BN – Eu acredito que o número de bancadas que existem,
principalmente no Legislativo, ainda fazem uma barreira muito forte
contra isso. Eu vejo que quanto maiores as bancadas, mais vezes as
coisas não são bem interpretadas. Existem interesses difíceis de serem
contornados. Não imagine que para Bahia, para suas corregedorias, para o
próprio tribunal, chegar a essa conclusão de que é viável um casamento
homoafetivo é tão fácil assim não. Nós também somos questionados.
BN – Até porque o judiciário ainda é um setor bastante conservador da sociedade...
AB – Eu digo que ele ainda é visto como conservador.

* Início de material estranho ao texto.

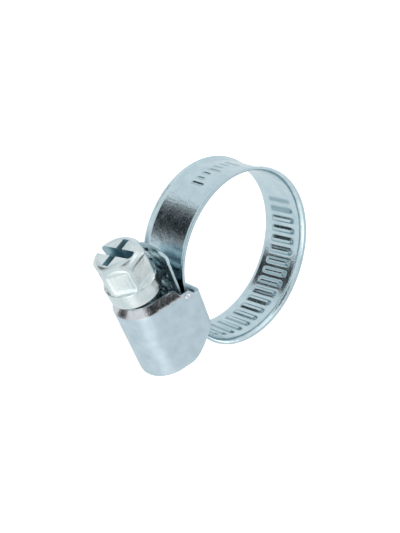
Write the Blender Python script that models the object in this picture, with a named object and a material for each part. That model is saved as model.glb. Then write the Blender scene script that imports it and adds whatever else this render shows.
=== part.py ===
"""Worm-drive hose clamp: linked band loop, housing and worm screw.

The bore axis is Z, through the origin. The housing sits at +Y and the screw head points to +X.
Lengths are millimetres and turn into metres where a mesh is made.
"""
import math

import bpy
import bmesh
from mathutils import Matrix, Vector

MM = 0.001

# Band strip
BAND_WIDTH = 7.5
BAND_THICK = 0.55
LINK_GAP = 0.25
GROOVE_PITCH = 1.65
GROOVE_DEPTH = 0.34
GROOVE_TOP_HALF = 0.5
GROOVE_BOTTOM_HALF = 0.3
GROOVE_HALF_LENGTH = 1.9
GROOVE_END = 0.45
GROOVE_MARGIN = 0.01
GROOVE_SLANT = -0.093
FIRST_GROOVE_S = 35.304
STATION_STEP = 1.45

# Path of the band's mid surface, clockwise from the housing round to the housing again
START = (0.5, 10.93)
RIGHT_SHOULDER_R = 9.538
RIGHT_SIDE_R = 10.91
BOTTOM_R = 11.984
LEFT_SIDE_R = 11.071
LEFT_SHOULDER_R = 11.394
EASE_IN = 3.0
EASE_OUT = 4.4
SHOULDER_TURN = 40.0
SIDE_TURN = 80.0
BOTTOM_TURN = 120.0
FIXED_END_X = -0.6
TAIL_TIP_X = 9.4
TIP_ROUND = 1.1
TAIL_Y = 11.6

# Hinges between the band's links, as lengths along the path
FIRST_HINGE_S = 4.2
LONG_LINK = 5.8329
LONG_LINKS = 10
SHORT_LINK = 3.3
SHORT_LINKS = 3

# Housing
HOUSING_REAR_X = -6.4
HOUSING_FRONT_X = 3.9
ARCH_Y = 14.9
ARCH_R = 4.04
SHEET = 0.53
LEG_SLOPE = 0.257
FOLD_R = 0.85
FOLD_BOTTOM_Y = 9.87
LIP_EDGE_Z = 2.2
LIP_REAR_X = -2.9
LIP_FRONT_X = 3.1
MOUTH_LENGTH = 0.7
MOUTH_INSET = 0.5
MOUTH_FADE_Y = (12.2, 13.7)

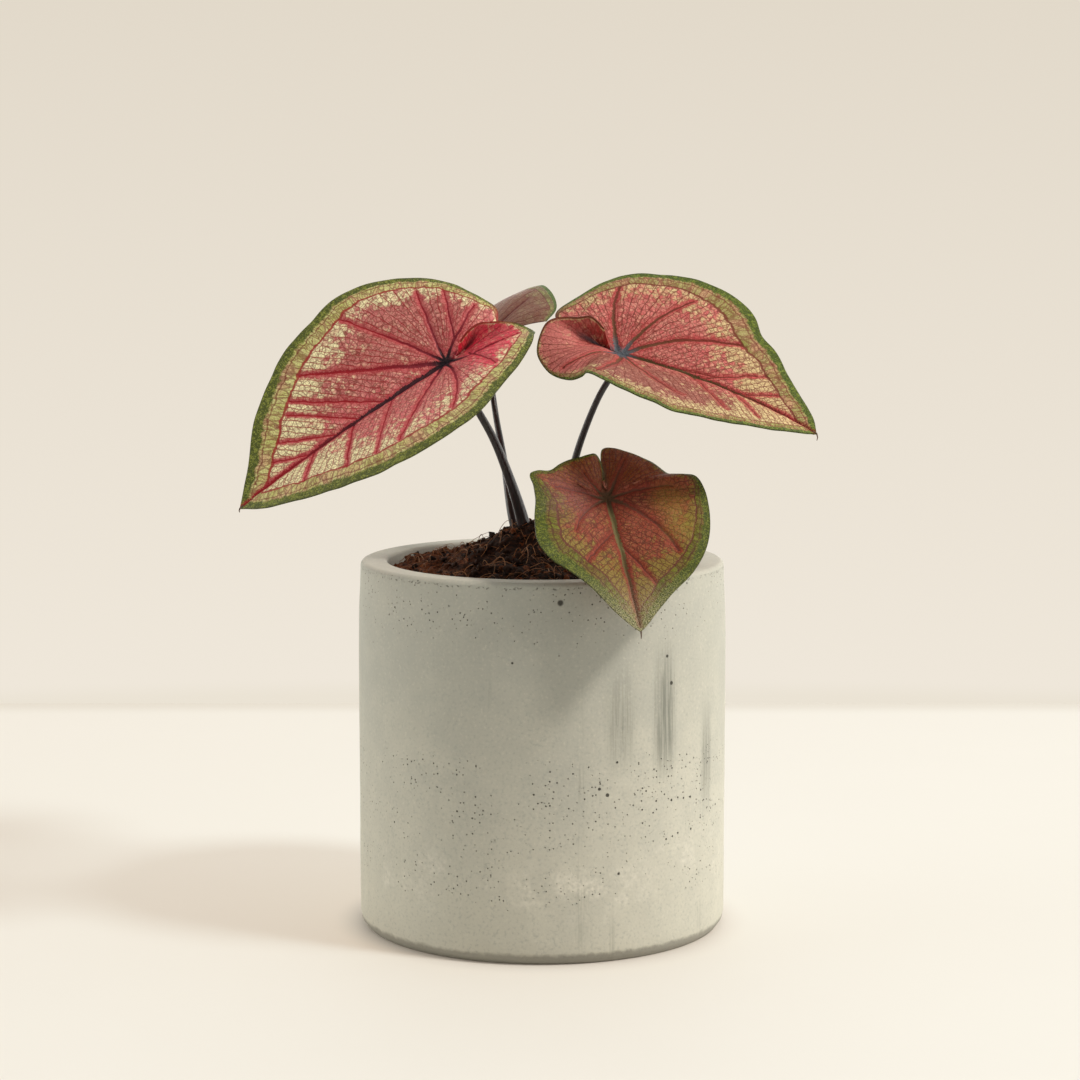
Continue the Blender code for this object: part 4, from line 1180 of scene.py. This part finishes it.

Mas eu não sei se essa é a melhor palavra. Talvez o judiciário seja uma
instituição que preze muito pela segurança. Entretanto, as grandes
inovações partiram do judiciário, partiram das suas interpretações. Ele é
sempre o último a falar, e, justamente por isso ele se dá o direito de
rever todos os equívocos e revelar valores para a construção de uma
sociedade melhor. Acredito também que é o único poder que não tem um
grande lobby. Em campanha todo mundo quer dizer que votou “nisso” que
não votou “naquilo”. Seja executivo, legislativo... Muitas vezes
montando lobbies inexistentes. A gente não pode montar lobbies. Ou o
judiciário entende a sociedade em que ele está vivendo ou ele sempre vai
fazer maus julgamentos e nada pode subsistir a injustiça. Nada impera
na injustiça, mais cedo ou mais tarde ela cai.